Every line in the data below from the one containing "Keep writing the" down to the one containing "return across, part[1]", both included, must be retyped exactly; no other line is to appear.

start

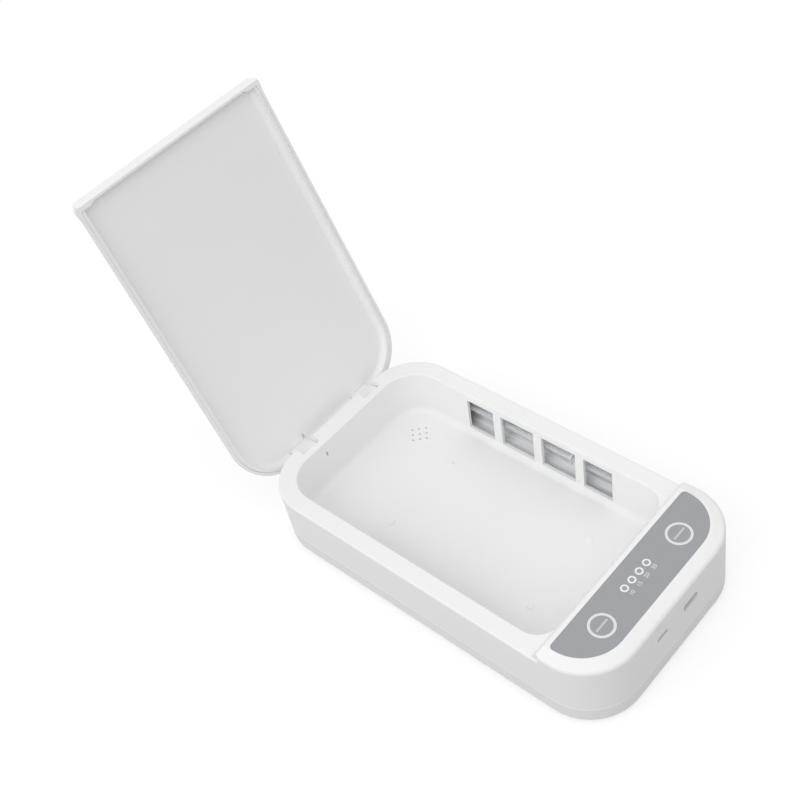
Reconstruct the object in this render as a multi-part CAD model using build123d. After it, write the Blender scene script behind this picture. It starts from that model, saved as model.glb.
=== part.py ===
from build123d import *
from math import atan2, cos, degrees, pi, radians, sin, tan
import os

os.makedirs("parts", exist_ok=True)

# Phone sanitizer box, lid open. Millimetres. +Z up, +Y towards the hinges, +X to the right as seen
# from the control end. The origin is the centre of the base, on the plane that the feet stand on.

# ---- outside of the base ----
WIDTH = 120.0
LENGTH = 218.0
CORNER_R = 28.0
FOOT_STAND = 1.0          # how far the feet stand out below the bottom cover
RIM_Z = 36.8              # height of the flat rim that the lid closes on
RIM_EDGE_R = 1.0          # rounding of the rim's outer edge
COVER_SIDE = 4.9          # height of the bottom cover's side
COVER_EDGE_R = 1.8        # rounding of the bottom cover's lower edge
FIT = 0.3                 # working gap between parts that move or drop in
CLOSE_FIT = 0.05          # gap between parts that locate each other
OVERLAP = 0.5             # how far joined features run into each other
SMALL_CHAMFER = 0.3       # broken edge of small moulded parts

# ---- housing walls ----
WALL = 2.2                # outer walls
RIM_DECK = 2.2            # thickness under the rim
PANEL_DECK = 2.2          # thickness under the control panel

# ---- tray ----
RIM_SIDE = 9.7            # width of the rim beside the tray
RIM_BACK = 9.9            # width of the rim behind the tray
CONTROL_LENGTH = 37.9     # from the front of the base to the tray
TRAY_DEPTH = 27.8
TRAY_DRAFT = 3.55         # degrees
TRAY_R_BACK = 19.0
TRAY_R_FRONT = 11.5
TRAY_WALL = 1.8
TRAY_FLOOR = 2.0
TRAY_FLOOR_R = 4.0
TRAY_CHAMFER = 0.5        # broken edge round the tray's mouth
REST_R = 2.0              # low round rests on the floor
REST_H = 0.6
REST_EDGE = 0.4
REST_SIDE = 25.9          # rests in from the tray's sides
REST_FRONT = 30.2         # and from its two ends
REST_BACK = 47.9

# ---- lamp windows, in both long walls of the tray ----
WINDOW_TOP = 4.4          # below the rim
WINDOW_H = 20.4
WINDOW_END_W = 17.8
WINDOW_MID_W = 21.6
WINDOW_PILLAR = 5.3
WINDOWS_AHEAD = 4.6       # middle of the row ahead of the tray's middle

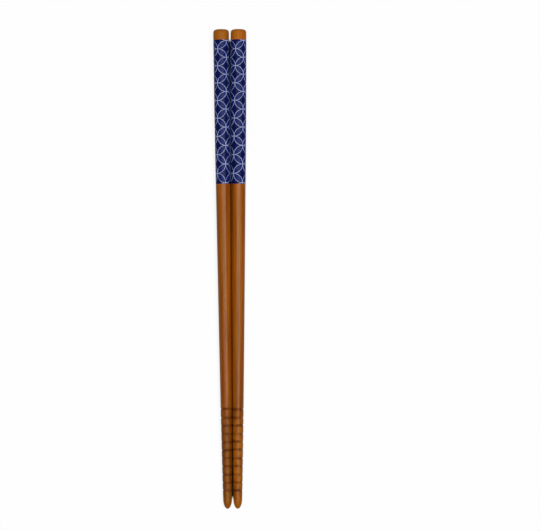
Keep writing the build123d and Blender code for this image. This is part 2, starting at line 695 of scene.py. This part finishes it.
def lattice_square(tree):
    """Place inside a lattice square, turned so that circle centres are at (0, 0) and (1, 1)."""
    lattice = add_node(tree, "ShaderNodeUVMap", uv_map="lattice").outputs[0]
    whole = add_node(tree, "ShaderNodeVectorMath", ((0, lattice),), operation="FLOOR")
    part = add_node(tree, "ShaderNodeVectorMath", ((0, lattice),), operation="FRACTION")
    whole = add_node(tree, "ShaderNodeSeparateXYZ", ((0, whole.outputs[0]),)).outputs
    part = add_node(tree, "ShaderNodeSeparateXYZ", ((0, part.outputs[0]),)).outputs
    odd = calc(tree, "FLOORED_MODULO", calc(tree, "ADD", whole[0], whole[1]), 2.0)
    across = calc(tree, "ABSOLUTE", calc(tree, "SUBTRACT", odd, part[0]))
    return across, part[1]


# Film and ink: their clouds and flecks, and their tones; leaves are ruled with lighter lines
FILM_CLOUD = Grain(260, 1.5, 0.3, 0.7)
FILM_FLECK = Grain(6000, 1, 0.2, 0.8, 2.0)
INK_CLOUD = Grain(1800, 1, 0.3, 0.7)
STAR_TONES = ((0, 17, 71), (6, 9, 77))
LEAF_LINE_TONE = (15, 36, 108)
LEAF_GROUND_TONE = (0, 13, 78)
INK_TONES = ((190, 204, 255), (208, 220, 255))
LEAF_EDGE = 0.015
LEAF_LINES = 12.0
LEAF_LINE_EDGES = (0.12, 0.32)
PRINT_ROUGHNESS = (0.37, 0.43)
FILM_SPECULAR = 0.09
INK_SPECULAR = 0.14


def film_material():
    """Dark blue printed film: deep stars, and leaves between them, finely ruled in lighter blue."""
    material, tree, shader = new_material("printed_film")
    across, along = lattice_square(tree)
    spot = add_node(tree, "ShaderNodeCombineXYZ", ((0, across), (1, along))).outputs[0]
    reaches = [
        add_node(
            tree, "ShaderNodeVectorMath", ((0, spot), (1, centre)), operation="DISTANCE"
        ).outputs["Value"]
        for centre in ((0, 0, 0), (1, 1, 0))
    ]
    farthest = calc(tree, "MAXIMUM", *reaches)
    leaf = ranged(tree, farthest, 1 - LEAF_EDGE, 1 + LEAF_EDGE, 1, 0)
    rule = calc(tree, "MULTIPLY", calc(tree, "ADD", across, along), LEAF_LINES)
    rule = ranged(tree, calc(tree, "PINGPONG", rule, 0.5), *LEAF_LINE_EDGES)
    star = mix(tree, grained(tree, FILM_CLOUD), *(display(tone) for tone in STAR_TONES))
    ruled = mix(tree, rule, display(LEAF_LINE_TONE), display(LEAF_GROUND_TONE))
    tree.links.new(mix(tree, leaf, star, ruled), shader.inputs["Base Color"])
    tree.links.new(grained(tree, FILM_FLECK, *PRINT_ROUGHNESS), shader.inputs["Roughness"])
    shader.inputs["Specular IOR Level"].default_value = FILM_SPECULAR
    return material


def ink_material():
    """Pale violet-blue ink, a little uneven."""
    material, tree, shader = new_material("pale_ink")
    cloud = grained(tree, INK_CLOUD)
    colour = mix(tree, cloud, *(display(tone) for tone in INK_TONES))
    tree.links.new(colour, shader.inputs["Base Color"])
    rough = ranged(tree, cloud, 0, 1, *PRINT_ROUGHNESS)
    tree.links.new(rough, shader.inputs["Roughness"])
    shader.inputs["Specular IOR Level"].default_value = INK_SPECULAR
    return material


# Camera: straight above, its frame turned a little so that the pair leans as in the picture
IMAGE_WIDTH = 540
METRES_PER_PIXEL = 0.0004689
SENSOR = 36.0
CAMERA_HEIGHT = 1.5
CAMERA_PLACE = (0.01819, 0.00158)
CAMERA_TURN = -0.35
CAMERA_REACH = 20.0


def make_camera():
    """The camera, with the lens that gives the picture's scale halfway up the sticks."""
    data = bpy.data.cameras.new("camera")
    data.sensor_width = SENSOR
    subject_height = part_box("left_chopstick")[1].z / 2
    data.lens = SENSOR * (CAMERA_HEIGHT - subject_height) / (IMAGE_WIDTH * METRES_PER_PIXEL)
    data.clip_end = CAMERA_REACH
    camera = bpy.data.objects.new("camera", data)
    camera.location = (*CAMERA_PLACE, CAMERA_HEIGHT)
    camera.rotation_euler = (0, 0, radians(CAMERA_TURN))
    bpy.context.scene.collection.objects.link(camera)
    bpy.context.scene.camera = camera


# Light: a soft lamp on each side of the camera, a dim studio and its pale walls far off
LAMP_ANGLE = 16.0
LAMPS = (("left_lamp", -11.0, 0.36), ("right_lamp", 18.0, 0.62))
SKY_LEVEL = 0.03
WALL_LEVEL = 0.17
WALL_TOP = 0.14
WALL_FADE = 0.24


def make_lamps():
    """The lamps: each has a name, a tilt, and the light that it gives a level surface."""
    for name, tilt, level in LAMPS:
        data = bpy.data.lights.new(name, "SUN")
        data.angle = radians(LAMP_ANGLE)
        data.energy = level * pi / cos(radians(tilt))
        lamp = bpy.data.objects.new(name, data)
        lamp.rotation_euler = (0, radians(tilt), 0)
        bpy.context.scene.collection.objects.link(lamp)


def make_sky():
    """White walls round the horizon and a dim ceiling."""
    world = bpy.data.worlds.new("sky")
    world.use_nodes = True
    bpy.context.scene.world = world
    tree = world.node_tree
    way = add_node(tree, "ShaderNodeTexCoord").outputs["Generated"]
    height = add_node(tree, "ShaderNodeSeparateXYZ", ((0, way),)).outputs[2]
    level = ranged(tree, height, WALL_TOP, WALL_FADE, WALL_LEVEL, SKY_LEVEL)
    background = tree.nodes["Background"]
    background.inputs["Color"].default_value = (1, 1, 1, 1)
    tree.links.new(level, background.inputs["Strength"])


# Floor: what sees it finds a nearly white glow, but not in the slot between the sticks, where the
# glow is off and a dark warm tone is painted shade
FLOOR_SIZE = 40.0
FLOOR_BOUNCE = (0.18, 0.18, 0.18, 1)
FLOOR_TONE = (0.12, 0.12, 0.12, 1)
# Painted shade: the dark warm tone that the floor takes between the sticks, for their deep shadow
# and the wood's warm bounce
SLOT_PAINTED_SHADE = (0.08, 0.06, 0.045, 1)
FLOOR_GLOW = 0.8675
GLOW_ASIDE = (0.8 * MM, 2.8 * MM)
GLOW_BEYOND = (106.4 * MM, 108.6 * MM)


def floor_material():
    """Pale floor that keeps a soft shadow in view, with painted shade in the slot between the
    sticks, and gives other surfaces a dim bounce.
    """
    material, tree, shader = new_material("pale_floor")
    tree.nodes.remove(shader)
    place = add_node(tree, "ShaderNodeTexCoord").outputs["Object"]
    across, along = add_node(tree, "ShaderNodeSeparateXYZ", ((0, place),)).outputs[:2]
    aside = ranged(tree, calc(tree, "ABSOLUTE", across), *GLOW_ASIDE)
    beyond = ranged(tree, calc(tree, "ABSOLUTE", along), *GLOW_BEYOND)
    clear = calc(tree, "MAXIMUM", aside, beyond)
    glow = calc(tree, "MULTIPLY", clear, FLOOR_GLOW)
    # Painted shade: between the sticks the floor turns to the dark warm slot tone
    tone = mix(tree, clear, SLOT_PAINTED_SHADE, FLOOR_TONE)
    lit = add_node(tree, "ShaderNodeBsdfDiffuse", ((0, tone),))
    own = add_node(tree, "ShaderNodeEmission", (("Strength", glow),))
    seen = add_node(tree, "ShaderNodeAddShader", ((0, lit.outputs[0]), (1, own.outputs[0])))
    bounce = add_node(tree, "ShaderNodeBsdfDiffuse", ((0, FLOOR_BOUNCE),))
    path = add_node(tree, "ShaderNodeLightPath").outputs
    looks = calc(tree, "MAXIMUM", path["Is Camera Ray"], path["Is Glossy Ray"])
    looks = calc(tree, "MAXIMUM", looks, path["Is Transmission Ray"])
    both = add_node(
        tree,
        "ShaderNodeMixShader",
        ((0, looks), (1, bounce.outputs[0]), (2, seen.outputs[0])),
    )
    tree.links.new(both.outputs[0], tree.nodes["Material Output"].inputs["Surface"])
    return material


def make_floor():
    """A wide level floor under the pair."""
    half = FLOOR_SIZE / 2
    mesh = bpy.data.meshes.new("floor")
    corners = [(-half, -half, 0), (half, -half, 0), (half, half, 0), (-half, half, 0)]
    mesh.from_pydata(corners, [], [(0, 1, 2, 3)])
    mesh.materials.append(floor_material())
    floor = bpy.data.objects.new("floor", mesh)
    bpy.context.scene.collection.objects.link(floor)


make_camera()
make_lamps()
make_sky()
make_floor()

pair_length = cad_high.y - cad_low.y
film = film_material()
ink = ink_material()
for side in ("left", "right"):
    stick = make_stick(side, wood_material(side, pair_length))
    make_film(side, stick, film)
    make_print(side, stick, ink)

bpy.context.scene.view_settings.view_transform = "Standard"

end

### WRITTEN ANSWER
Keep writing the build123d and Blender code for this image. This is part 2, starting at line 695 of scene.py. This part finishes it.
def lattice_square(tree):
    """Place inside a lattice square, turned so that circle centres are at (0, 0) and (1, 1)."""
    lattice = add_node(tree, "ShaderNodeUVMap", uv_map="lattice").outputs[0]
    whole = add_node(tree, "ShaderNodeVectorMath", ((0, lattice),), operation="FLOOR")
    part = add_node(tree, "ShaderNodeVectorMath", ((0, lattice),), operation="FRACTION")
    whole = add_node(tree, "ShaderNodeSeparateXYZ", ((0, whole.outputs[0]),)).outputs
    part = add_node(tree, "ShaderNodeSeparateXYZ", ((0, part.outputs[0]),)).outputs
    odd = calc(tree, "FLOORED_MODULO", calc(tree, "ADD", whole[0], whole[1]), 2.0)
    across = calc(tree, "ABSOLUTE", calc(tree, "SUBTRACT", odd, part[0]))
    return across, part[1]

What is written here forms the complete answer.